Like in the case of power, it seems that once the activity ceased to
be profitable to the State, investment too tapered off.
It’s
therefore good to know that after a long hibernation the State has
woken up to the problem. But it does seem that to make up for this
long neglect the State wants to now do it with a big bang or with
one great leap forward? It also does seem that as with the other big
bang in Pokharan little thought has gone into it, but this big bang
is fraught with far more grave consequences. Any physicist, even one
as qualified as Murli Manohar Joshi, will tell you the consequences
of a big bang take a very long time to fully unfold and a
gerontocracy of septuagenarians and octogenarians may just not be
that farseeing when deciding on such matters? Just look at the bucks
that will go into this big bang. It will cost Rs. 560,000 crores and
entail the spending of almost 2% of our GNP for the next ten years.
The
order to get going with the project a Supreme Court bench made up of
Chief Justice BN Kirpal, and Justices KG Balakrishnan and Arjit
Pasayat, which was hearing a PIL filed by the Dravida Peervai an
obscure Tamil activist group. The learned Supreme Court sought the
assistance a Senior Advocate, Mr. Ranjit Kumar, and acknowledging
his advice recorded: “The learned Amicus Curiae has drawn our
attention to Entry 56 List of the 7th Schedule to the
Constitution of India and contends that the interlinking of the
inter-State rivers can be done by the Parliament and he further
contends that even some of the States are now concerned with the
phenomena of drought in one part of the country, while there is
flood in other parts and disputes arising amongst the egalitarian
States relating to sharing of water. He submits that not only these
disputes would come to an end but also the pollution levels in the
rivers will be drastically decreased, once there is sufficient water
in different rivers because of their inter-linking.” The only
problem with this formulation is that neither the learned Amicus
Curiae nor the learned Supreme Court are quite so learned as to come
to such sweeping conclusions. We also know that their word is the
law and we are if anything a society of laws! Our politicians, ever
ready to welcome something so gigantic with the promise to change
the lives of, not just succeeding generations of Indians, but their
own succeeding generations, have welcomed this enthusiastically.
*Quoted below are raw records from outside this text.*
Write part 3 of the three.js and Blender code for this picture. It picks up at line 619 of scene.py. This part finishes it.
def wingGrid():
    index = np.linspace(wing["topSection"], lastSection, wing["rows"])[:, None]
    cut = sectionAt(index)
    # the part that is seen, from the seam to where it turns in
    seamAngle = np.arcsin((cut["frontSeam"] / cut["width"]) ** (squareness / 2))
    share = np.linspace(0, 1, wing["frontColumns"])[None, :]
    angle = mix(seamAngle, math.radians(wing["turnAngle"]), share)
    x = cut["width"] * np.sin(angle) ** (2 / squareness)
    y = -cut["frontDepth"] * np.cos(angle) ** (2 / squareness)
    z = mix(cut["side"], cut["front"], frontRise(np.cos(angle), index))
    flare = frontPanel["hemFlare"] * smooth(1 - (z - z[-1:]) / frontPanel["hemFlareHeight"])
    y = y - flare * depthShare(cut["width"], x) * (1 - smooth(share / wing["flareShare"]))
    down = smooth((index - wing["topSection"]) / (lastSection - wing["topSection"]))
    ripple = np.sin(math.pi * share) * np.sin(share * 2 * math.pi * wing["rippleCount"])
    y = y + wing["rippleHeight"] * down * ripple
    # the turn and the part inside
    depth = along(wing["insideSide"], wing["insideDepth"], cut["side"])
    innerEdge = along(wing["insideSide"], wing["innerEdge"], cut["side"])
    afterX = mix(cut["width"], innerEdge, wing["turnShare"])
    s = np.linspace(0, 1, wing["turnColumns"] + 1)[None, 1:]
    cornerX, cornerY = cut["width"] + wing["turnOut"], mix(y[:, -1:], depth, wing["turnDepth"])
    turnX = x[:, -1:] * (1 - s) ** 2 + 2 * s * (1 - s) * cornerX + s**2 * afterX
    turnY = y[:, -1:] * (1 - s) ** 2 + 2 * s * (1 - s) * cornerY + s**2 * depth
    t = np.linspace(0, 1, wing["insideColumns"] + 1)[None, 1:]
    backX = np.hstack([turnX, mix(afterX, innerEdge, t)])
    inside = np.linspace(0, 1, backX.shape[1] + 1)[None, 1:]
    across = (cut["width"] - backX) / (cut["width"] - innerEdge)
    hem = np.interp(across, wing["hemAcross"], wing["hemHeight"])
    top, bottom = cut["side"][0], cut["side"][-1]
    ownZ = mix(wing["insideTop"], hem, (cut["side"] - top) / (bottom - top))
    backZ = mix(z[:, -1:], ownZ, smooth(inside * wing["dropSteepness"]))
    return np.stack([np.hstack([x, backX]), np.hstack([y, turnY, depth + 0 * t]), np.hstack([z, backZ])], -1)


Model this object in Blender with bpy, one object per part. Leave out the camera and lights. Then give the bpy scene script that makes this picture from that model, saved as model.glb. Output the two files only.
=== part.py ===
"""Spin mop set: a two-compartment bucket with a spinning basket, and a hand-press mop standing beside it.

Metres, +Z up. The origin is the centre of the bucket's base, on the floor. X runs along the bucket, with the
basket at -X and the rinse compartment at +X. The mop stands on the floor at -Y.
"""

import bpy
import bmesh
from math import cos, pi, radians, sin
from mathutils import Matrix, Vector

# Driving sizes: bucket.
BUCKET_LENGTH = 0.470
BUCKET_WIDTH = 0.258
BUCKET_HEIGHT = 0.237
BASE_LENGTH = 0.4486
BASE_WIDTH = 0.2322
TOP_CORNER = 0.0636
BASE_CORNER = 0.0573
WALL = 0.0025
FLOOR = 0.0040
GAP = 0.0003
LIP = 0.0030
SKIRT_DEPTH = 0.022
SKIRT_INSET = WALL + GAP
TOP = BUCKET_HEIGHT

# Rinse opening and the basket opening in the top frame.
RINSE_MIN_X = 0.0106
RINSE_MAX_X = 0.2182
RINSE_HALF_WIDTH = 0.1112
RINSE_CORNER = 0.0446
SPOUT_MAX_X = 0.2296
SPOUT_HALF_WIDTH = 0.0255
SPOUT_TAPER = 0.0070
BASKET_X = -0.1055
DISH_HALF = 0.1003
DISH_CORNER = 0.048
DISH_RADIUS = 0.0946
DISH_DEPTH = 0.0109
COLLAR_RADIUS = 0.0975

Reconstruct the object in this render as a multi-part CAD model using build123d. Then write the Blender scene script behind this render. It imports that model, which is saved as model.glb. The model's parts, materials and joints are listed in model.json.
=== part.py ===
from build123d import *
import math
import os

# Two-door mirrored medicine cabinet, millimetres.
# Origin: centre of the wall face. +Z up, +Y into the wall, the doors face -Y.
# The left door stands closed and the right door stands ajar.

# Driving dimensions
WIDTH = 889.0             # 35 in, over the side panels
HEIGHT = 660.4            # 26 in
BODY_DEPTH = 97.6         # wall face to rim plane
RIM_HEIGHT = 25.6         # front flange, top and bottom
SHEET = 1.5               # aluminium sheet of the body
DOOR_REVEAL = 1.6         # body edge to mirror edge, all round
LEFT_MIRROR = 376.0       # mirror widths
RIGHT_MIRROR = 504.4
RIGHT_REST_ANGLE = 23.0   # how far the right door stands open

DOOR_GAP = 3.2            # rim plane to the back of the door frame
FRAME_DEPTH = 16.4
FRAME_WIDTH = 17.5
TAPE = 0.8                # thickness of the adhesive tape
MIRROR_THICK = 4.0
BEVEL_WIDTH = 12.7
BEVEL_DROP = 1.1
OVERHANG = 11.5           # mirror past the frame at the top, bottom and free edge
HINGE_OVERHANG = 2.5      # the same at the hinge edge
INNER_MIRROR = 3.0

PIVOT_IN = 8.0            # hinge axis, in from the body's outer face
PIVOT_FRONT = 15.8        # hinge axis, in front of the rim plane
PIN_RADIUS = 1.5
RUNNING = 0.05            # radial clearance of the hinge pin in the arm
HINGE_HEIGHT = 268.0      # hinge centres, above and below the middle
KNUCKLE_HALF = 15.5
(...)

After all we can trust them to know a good thing when they see it!
With
summary agreement about so much good coming out of this, it is no
surprise that the learned Supreme Court was persuaded to hasten the
government into telescoping the proposed forty year time span of the
project to just ten years. However unwise this may be, it seems not
unusual for nations to embark on major projects on similar inexpert
advice. The plan to build the Three Gorges dam across the Yangtze
was first presented to Chairman Mao Zedong by Li Yishan a party
apparatchik who was neither an engineer nor scientist or even a
lawyer. Mao was so moved by the plan that he immediately lapsed into
poetry and wrote: “Over tall chasms will be a calm lake, and if
the goddess of these mountains is not dead, she will marvel at the
changed world.”
The
scheme is humongous. It will link the Brahmaputra and Ganges with
the Mahanadi, Godavari and Krishna, which in turn will connect to
the Pennar and Cauvery. On the other side of the country it will
connect the Ganges, Yamuna with the Narmada traversing in part the
supposed route of the mythical Saraswathi. There are many smaller
links as well such as joining the Ken and Betwa rivers in MP, the
Kosi with the Gandak in UP, and the Parbati, Kalisindh and Chambal
rivers in Rajasthan. The project when completed will consist of 30
links, with 36 dams and 10,800 kms of canals diverting 174,000
million cubic meters of water. The total cost of Rs. 560,000 crores
is almost double the current years expected combined tax revenues
amounting to Rs.290, 000 crores of the Central and State
governments. Given current budgetary trends, the Governments may
even have to double their annual deficits to fund this venture. Not
that it can’t be done or is not being done elsewhere.
The
Chinese have embarked on a US$200 billion infrastructure expansion
just to remake Chongqing into the metropolis of the Chinese
heartland. They also want to divert another 48 billion cubic meters
of water from the north to the south, apart from constructing the
world’s largest dam, longest bridge, fastest train and highest
railroad. The Chinese plan to spend about 15% of the GDP each year
on infrastructure, for otherwise it may not be possible to sustain
their blistering pace of economic growth. They can well afford such
investments for they have an annual trade surplus of over US$ 25
billion and foreign reserves in excess of US$ 190 billion.
In
the heydays of the Naxalite movement in Bengal, CPI (ML) cadres used
to chant the slogan “China’s Chairman is our Chairman, Long Live
Chairman Mao!” In a way it seems to have come true.